(3D code data)
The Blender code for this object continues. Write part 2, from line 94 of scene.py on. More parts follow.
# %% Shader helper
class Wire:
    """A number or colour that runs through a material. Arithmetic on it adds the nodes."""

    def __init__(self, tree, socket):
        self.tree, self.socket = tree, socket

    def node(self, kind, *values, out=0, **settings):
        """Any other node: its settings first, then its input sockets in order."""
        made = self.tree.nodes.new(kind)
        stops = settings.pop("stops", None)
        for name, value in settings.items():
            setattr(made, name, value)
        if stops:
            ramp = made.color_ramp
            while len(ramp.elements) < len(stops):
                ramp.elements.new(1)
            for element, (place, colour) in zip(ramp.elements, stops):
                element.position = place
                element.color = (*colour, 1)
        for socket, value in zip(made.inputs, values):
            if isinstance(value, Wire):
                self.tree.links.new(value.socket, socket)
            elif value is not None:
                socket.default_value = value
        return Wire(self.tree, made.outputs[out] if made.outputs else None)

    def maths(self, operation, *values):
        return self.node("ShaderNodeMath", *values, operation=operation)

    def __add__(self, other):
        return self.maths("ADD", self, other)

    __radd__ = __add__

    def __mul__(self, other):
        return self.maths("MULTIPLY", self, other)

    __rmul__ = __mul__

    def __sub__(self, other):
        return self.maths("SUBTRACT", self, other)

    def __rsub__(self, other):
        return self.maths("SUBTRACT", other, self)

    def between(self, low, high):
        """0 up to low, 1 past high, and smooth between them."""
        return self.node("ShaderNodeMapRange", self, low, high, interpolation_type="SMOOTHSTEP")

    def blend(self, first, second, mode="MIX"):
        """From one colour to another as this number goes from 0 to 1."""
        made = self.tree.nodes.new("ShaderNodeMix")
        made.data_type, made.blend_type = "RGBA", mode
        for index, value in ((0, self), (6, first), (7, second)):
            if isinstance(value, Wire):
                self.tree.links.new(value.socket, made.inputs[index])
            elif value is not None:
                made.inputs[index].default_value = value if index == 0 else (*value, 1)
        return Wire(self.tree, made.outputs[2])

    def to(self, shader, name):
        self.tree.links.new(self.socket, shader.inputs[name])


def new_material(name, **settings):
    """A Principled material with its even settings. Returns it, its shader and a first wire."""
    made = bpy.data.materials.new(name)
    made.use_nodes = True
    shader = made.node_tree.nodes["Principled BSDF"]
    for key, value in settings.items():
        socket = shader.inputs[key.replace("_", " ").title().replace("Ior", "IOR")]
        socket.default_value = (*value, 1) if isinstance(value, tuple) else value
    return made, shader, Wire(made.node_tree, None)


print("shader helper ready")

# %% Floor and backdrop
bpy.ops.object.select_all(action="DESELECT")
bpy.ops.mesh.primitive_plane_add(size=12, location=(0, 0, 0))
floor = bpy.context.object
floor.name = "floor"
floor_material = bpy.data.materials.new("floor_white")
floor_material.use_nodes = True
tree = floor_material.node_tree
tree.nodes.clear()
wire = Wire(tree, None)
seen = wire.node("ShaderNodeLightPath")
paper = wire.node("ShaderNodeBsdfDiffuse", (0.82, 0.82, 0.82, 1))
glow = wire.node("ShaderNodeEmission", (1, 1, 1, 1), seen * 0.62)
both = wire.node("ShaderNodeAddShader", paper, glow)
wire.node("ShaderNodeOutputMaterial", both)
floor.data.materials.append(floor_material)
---
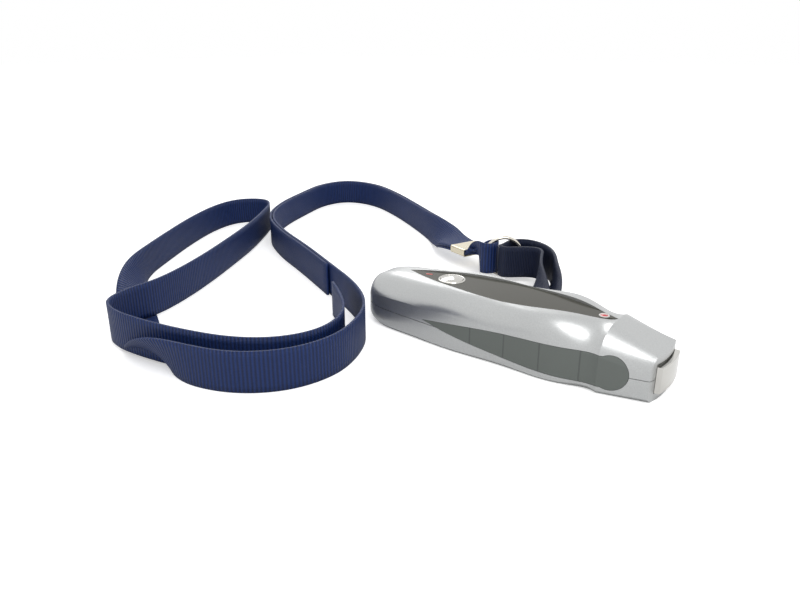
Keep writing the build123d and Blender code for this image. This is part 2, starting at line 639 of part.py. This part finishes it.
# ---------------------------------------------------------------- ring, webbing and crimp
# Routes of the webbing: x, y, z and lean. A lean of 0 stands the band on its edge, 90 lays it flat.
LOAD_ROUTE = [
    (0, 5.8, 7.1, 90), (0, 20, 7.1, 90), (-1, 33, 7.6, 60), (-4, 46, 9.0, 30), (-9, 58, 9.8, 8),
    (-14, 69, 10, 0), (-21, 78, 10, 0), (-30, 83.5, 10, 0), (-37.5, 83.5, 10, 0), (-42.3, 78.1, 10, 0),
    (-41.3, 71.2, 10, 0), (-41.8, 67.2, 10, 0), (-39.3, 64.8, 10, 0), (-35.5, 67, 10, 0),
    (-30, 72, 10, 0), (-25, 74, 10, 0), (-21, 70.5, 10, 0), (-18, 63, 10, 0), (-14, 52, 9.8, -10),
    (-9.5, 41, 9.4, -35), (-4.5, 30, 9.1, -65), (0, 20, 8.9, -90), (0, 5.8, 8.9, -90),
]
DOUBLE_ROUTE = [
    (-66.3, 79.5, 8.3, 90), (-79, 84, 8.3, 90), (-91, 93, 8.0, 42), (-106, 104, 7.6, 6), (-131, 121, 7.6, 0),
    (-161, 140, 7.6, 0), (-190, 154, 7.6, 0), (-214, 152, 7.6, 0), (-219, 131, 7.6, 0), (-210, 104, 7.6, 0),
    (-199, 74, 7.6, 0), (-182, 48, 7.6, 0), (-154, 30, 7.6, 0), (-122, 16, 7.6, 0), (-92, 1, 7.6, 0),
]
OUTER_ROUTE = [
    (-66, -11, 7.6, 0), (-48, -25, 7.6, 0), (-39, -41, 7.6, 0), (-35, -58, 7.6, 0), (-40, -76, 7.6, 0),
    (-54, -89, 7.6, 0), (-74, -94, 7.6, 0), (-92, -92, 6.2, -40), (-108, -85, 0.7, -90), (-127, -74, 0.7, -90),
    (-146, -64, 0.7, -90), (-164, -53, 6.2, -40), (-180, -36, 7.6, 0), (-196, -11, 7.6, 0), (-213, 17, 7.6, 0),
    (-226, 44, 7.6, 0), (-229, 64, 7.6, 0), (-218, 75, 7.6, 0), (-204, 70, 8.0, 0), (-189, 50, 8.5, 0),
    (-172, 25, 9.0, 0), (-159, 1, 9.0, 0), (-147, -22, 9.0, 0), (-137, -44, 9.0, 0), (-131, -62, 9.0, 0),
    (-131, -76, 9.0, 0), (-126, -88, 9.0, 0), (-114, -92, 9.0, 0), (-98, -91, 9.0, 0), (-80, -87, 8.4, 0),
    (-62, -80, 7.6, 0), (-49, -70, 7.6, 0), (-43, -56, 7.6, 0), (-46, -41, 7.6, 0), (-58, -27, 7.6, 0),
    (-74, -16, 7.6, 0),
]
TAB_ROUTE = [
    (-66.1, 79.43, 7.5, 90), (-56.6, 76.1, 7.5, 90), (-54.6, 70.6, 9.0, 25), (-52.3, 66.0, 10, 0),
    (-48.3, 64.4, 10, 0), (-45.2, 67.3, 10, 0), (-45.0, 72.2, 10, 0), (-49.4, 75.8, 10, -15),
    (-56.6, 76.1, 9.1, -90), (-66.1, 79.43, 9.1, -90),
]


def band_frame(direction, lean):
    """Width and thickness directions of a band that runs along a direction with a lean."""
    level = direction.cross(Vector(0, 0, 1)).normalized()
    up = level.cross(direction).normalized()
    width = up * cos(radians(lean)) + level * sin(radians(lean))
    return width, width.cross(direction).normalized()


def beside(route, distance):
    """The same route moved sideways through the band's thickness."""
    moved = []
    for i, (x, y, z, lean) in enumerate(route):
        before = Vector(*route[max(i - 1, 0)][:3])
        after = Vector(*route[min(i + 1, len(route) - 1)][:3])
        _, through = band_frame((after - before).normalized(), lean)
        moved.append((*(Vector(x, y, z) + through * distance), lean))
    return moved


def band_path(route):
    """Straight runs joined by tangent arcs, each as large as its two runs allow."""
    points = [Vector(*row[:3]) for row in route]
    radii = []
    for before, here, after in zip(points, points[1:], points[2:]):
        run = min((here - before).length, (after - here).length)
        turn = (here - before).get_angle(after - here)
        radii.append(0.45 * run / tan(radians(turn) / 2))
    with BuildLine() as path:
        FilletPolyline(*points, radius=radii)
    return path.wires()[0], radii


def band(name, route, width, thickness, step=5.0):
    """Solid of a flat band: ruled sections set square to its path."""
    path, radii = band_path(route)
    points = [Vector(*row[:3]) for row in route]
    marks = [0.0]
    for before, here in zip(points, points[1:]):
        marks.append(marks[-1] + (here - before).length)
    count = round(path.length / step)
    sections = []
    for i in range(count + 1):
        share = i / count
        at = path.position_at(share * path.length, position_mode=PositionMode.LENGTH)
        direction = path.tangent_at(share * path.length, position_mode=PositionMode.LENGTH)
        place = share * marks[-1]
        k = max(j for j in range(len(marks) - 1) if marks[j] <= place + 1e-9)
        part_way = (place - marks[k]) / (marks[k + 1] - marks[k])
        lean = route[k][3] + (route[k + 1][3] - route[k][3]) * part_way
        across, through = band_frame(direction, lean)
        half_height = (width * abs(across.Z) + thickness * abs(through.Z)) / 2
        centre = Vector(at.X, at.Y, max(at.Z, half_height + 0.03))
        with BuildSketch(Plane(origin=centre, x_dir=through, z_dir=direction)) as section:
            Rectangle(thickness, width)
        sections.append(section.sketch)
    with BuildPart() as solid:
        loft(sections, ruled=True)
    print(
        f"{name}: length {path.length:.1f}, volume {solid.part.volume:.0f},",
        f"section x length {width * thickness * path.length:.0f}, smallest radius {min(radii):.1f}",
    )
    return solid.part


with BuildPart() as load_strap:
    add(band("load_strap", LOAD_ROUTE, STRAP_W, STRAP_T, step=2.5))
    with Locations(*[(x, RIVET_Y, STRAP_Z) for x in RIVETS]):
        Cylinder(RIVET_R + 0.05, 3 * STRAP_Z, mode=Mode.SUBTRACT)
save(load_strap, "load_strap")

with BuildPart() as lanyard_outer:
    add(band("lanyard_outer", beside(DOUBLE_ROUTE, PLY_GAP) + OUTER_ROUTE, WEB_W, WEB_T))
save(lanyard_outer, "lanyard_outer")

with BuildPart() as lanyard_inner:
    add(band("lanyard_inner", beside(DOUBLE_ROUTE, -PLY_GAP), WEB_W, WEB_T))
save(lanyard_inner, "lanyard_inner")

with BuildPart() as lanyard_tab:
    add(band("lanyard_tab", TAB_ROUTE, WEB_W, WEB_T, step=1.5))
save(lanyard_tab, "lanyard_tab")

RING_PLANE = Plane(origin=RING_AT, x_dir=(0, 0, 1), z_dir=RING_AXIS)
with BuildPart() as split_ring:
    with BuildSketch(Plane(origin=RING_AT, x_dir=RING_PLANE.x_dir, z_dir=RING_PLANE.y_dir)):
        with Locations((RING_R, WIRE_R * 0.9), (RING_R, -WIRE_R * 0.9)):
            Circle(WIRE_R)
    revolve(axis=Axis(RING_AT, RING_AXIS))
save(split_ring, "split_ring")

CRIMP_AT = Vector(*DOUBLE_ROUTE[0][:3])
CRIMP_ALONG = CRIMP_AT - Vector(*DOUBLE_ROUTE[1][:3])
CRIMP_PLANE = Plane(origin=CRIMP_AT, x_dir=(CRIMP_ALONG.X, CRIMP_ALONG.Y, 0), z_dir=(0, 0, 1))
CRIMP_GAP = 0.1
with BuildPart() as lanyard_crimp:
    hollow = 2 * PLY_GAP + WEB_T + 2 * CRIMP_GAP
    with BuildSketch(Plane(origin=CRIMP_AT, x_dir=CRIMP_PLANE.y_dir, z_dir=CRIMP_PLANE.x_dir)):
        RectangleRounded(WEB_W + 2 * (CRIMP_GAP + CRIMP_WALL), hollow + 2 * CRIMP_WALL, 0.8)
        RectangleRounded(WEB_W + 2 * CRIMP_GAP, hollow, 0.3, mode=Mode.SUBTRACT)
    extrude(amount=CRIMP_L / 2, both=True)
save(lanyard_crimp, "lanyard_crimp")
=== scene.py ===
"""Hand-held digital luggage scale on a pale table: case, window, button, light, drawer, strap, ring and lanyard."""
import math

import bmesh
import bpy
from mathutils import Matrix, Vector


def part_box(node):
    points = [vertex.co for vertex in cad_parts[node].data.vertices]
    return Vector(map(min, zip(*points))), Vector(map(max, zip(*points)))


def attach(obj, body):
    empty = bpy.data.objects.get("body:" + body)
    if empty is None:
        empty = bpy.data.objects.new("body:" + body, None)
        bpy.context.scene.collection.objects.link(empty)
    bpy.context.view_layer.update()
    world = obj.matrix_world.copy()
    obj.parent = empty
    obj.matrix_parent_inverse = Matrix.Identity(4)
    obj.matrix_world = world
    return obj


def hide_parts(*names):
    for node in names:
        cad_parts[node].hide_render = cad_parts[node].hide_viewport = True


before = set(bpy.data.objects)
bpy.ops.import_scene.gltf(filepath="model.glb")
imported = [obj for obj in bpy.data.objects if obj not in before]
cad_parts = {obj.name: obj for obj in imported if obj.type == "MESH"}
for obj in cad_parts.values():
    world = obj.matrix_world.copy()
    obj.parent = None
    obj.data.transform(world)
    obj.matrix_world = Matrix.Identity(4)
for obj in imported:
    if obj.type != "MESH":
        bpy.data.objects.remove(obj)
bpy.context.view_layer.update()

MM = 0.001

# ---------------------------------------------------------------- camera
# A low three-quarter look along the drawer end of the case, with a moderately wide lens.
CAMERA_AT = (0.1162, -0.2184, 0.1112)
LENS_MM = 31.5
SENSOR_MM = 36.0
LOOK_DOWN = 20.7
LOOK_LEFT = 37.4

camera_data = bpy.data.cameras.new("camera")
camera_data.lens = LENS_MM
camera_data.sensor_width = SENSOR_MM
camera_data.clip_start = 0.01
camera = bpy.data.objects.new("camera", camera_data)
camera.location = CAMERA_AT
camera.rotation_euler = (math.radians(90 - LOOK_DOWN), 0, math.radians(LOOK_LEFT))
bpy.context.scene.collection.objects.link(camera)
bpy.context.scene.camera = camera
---
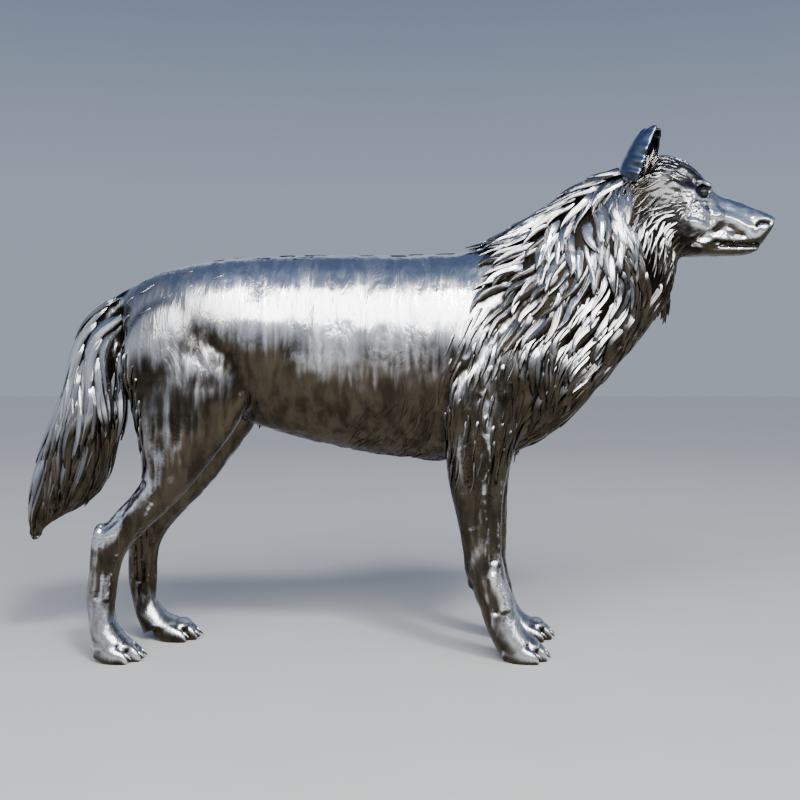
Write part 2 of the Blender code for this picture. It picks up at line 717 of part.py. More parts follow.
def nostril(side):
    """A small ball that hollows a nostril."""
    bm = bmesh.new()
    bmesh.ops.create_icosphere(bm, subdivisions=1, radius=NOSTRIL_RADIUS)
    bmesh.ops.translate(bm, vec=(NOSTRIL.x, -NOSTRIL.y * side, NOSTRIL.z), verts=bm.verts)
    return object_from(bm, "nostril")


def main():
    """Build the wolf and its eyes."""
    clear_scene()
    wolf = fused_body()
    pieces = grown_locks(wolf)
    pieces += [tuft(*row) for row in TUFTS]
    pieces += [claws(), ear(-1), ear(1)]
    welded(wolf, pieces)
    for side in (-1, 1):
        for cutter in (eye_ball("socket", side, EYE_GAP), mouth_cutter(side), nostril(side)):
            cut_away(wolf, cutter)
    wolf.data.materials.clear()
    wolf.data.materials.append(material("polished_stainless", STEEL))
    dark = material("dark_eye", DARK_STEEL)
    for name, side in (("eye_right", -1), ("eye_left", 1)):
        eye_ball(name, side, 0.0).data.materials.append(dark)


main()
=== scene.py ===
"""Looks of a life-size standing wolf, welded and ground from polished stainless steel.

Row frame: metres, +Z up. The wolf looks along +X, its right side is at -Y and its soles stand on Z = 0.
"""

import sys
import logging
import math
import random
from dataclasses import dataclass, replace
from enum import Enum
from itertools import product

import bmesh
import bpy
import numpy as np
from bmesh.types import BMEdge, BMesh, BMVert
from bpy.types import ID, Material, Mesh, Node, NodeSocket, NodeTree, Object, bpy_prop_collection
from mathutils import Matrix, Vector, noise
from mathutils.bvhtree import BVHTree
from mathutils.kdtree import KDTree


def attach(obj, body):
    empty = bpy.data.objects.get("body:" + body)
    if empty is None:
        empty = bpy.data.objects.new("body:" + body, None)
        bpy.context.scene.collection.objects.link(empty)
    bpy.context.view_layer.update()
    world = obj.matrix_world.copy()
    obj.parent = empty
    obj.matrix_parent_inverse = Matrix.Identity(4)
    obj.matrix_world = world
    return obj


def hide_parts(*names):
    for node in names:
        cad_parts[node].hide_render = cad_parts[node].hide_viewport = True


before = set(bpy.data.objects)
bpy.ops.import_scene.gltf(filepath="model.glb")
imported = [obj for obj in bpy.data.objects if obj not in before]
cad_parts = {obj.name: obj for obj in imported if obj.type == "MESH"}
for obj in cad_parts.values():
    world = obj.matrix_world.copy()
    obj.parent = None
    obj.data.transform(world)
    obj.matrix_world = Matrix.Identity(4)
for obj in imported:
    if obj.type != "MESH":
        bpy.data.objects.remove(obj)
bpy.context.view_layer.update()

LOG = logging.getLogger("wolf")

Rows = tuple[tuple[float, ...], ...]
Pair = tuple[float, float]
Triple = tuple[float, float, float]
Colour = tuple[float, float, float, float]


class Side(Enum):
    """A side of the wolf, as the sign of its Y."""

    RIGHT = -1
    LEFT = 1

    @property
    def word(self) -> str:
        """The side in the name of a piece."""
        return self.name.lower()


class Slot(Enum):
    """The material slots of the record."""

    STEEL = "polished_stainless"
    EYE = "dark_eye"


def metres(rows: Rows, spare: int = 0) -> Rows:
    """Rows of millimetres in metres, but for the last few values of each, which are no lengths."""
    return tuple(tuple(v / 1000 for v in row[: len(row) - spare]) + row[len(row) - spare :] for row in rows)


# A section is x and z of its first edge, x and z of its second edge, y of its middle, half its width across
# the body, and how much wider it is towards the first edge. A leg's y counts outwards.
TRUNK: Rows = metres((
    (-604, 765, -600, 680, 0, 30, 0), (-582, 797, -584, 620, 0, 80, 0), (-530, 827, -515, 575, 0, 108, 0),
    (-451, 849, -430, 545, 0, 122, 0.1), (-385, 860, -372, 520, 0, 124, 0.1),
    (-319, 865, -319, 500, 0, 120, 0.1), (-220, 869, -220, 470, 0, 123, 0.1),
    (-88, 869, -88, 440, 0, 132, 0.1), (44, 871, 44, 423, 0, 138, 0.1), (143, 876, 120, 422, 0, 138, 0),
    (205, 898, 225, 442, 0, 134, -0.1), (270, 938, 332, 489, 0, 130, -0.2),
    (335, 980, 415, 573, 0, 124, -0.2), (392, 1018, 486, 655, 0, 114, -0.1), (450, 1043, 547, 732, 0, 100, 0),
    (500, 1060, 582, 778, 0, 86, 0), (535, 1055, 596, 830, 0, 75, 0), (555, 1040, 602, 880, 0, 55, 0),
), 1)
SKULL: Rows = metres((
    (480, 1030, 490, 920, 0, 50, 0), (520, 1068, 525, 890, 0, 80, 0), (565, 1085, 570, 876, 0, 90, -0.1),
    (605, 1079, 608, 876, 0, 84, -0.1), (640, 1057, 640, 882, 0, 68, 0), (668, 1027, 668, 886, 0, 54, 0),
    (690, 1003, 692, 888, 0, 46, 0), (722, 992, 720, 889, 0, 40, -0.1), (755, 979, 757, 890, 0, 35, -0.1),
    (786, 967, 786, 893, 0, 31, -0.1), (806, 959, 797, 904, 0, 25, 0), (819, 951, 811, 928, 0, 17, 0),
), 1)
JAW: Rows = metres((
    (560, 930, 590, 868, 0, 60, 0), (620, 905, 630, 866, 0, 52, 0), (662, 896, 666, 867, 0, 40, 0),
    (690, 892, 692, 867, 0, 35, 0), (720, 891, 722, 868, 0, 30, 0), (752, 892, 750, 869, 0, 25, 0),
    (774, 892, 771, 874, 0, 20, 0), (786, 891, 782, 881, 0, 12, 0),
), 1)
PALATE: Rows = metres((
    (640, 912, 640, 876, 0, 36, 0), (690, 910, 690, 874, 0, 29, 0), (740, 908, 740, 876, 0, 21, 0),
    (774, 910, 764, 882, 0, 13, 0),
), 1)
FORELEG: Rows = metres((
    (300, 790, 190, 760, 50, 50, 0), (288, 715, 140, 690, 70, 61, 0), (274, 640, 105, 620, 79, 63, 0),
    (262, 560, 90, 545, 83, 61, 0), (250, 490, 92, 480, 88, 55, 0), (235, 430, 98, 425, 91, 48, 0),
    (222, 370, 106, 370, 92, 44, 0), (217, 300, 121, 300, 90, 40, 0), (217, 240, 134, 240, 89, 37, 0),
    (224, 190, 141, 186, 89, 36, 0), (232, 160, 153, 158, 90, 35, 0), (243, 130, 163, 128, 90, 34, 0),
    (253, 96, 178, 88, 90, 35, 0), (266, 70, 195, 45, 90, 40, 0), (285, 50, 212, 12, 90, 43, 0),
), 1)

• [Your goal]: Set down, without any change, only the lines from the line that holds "z_dir=(0, 0, 1))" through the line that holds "points = [vertex.co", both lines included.

• [Problem solution]:
CRIMP_PLANE = Plane(origin=CRIMP_AT, x_dir=(CRIMP_ALONG.X, CRIMP_ALONG.Y, 0), z_dir=(0, 0, 1))
CRIMP_GAP = 0.1
with BuildPart() as lanyard_crimp:
    hollow = 2 * PLY_GAP + WEB_T + 2 * CRIMP_GAP
    with BuildSketch(Plane(origin=CRIMP_AT, x_dir=CRIMP_PLANE.y_dir, z_dir=CRIMP_PLANE.x_dir)):
        RectangleRounded(WEB_W + 2 * (CRIMP_GAP + CRIMP_WALL), hollow + 2 * CRIMP_WALL, 0.8)
        RectangleRounded(WEB_W + 2 * CRIMP_GAP, hollow, 0.3, mode=Mode.SUBTRACT)
    extrude(amount=CRIMP_L / 2, both=True)
save(lanyard_crimp, "lanyard_crimp")
=== scene.py ===
"""Hand-held digital luggage scale on a pale table: case, window, button, light, drawer, strap, ring and lanyard."""
import math

import bmesh
import bpy
from mathutils import Matrix, Vector


def part_box(node):
    points = [vertex.co for vertex in cad_parts[node].data.vertices]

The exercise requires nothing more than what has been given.